Nationally, the expected number of people moved out of apartments during Q3, but the number of people moving in “slowed materially," Parsons said. The slowdown indicates renters are consolidating as they balance mounting expenses.
Some Gen Z workers are perhaps looking at the cost of renting and deciding to live with their parents for longer, Parsons said. Other renters, making similar mental calculations, are likely opting to live with roommates for longer.
“You have people who could be choosing to save money and doubling up, you know, people moving from apartments in a single-family rental. That’s normal,” Parsons said. “It's the fact that we're not backfilling as fast as normal, that’s what's more surprising.”
Another possible contributing factor for the decline in move-ins is the national increase in homelessness. More than half a million people in the U.S. were unhoused in January 2020, according to the National Alliance to End Homelessness. As of this July, shelters across the country found their waitlists doubling and tripling, The Washington Post reported — meaning that some of the move-outs may well be people losing shelter, Parsons said.
“Obviously, the higher that costs go, not just for housing, — I mean, groceries are up 13% — the more that your costs go up, the more challenging it is,” Parsons said.

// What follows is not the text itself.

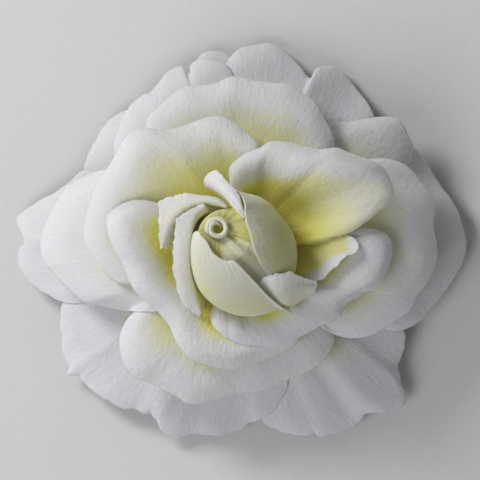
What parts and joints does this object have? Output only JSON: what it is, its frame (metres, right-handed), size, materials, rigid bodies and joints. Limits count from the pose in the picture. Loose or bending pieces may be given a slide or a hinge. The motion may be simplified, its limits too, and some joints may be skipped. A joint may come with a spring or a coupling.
{
  "type": "flower hair clip",
  "caption": "Hair clip with a full-blown fabric rose of separate curled petals on a stem and felt disc, glued to a sprung metal alligator clip with toothed jaws.",
  "frame": {"origin": "centre of the bounding box's base, under the rose", "axes": "+Z out of the rose's face, away from the hair; -X towards the clip's toothed tip; +Y across the clip"},
  "size_m": [0.1104, 0.0974, 0.0502],
  "materials": {
    "petal_white": "thin white satin-like cloth, ivory towards the root",
    "petal_ivory": "thin ivory cloth, yellow-green towards the root",
    "bud_yellow": "yellow-green cloth over a moulded core",
    "stem_green": "moulded plastic, matt",
    "felt_white": "white wool felt",
    "glue_clear": "hot-melt glue, satin",
    "clip_steel": "stamped nickel-plated steel",
    "spring_steel": "drawn spring wire"
  },
  "bodies": {
    "rose": {"petal_inner_upper_right": "petal_ivory", "petal_inner_right_small": "petal_ivory", "petal_inner_lower_right": "petal_ivory", "petal_inner_lower_left": "petal_ivory", "petal_inner_upper_left": "petal_ivory", "petal_middle_left": "petal_white", "petal_middle_top": "petal_white", "petal_middle_right": "petal_white", "petal_middle_bottom": "petal_white", "petal_outer_right_upper": "petal_white", "petal_outer_top_left": "petal_white", "petal_outer_top": "petal_white", "petal_outer_right": "petal_white", "petal_outer_left": "petal_white", "petal_outer_left_upper": "petal_white", "petal_outer_bottom_left": "petal_white", "petal_outer_bottom_right": "petal_white", "petal_outer_top_back": "petal_white", "bud_petal_front": "petal_ivory", "bud_petal_low": "petal_ivory", "bud_petal_right": "petal_ivory", "bud_petal_upper_left": "petal_ivory", "bud_petal_left": "petal_ivory", "bud_rolled_eye": "petal_white", "bud_core": "bud_yellow", "rose_stem": "stem_green", "felt_disc": "felt_white", "glue_pad": "glue_clear", "upper_lever": "clip_steel", "hinge_pin": "clip_steel", "hinge_spring": "spring_steel"},
    "lower_jaw": {"lower_lever": "clip_steel"}
  },
  "joints": [
    {"name": "jaw_hinge", "type": "hinge", "parent": "rose", "child": "lower_jaw", "pos_m": [0.01, 0, 0.006], "axis": [0, -1, 0], "range_deg": [0, 24], "stiffness_Nm_per_rad": 0.1, "springref_deg": -51.57}
  ]
}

If inflation fails to cool, it could brings bigger complications for multifamily investors than slightly lower returns, said Norm Radow, president of opportunistic real estate investor RADCO Development Solutions. Some of the deals buyers made during the record-breaking investment sales market of 2021 might turn out to have been poorly timed if rents continue to underperform expectations.
“The loans made last year that come due next year are not refinanceable,” he told Bisnow. “So that's where I think you'll see some of the distress.”